Selon M. Lahrech, "l’IA devrait toutefois compléter et non pas remplacer l’Homme. Elle permettra de créer de nouveaux outils de compréhension de l’existant et de simulation de nouveaux projets dans tous les domaines".
"Si elle détruit des emplois, c’est qu’ils sont probablement précaires et à forte pénibilité. En contrepartie, l’IA permet de générer de nouveaux emplois à forte valeur ajoutée", soutient-il ajoutant qu’il vaut mieux créer ou adopter les outils d’automatisation que d’en subir les effets.
S’agissant des transformations imposées par l’IA, Youssef Bouyakhf, Directeur des affaires financières au sein d’AIOX LABS, a, de son côté, souligné que "la meilleure manière de les anticiper est de comprendre ce que représente cette technologie, ce qu’elle peut et ce qu’elle ne peut pas réaliser, mais surtout de s’y préparer, car nous n’échapperons pas à ces mutations".
"L’objectif est de penser l’avènement de ces technologies comme une nouvelle révolution industrielle au sens large qui imposera aux industries et, a fortiori, aux leaders d’intégrer et repenser leurs stratégies en incluant les dernières avancées de l’IA, au risque de se voir dépassées et caduques", a-t-il fait savoir.

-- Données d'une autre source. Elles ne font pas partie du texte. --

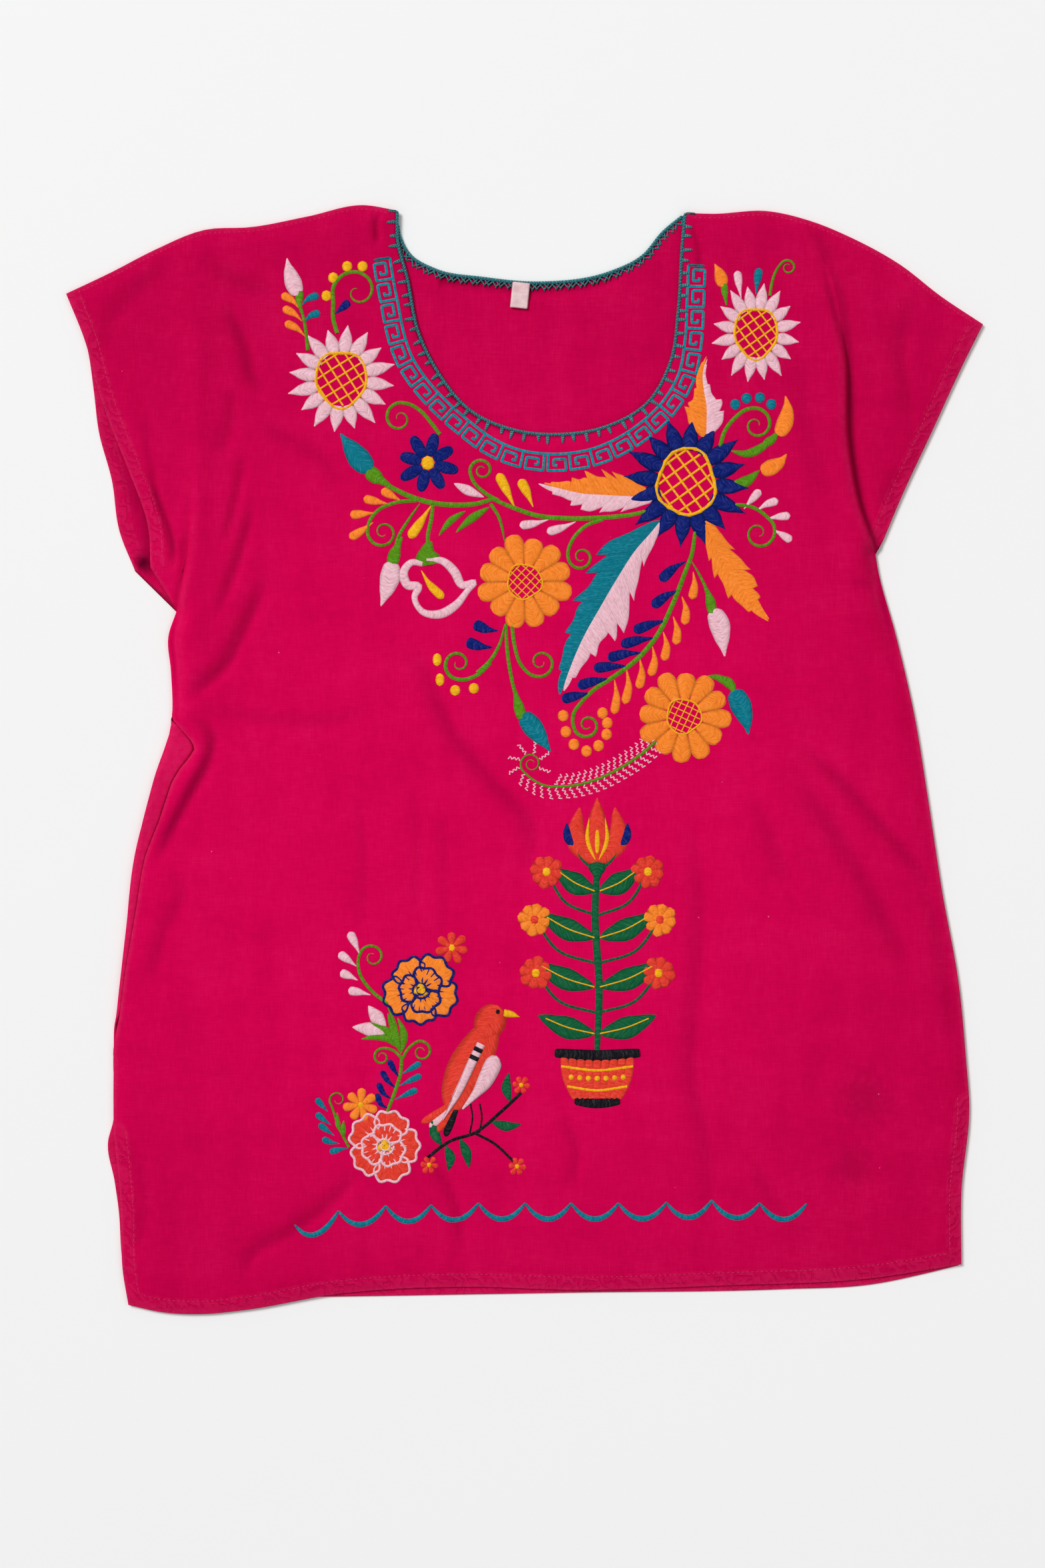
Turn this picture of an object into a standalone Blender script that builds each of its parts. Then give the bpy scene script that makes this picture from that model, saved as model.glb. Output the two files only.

Considérée de plus en plus comme un outil incontournable au service de l’économie et des objectifs du Nouveau Modèle de Développement, l’IA a révolutionné le monde de la technologie, au point qu’elle est devenue désormais difficile d’imaginer un progrès sans IA.
La promotion de nombreux et de nouveaux secteurs d’activités, la transformation des entreprises et du marché́ du travail national dépendront de la modification des pratiques de la R&D et de l’innovation notamment à travers l’Intelligence Artificielle. L'IA est ainsi, si on ne fait pas avec, elle se fera sans nous.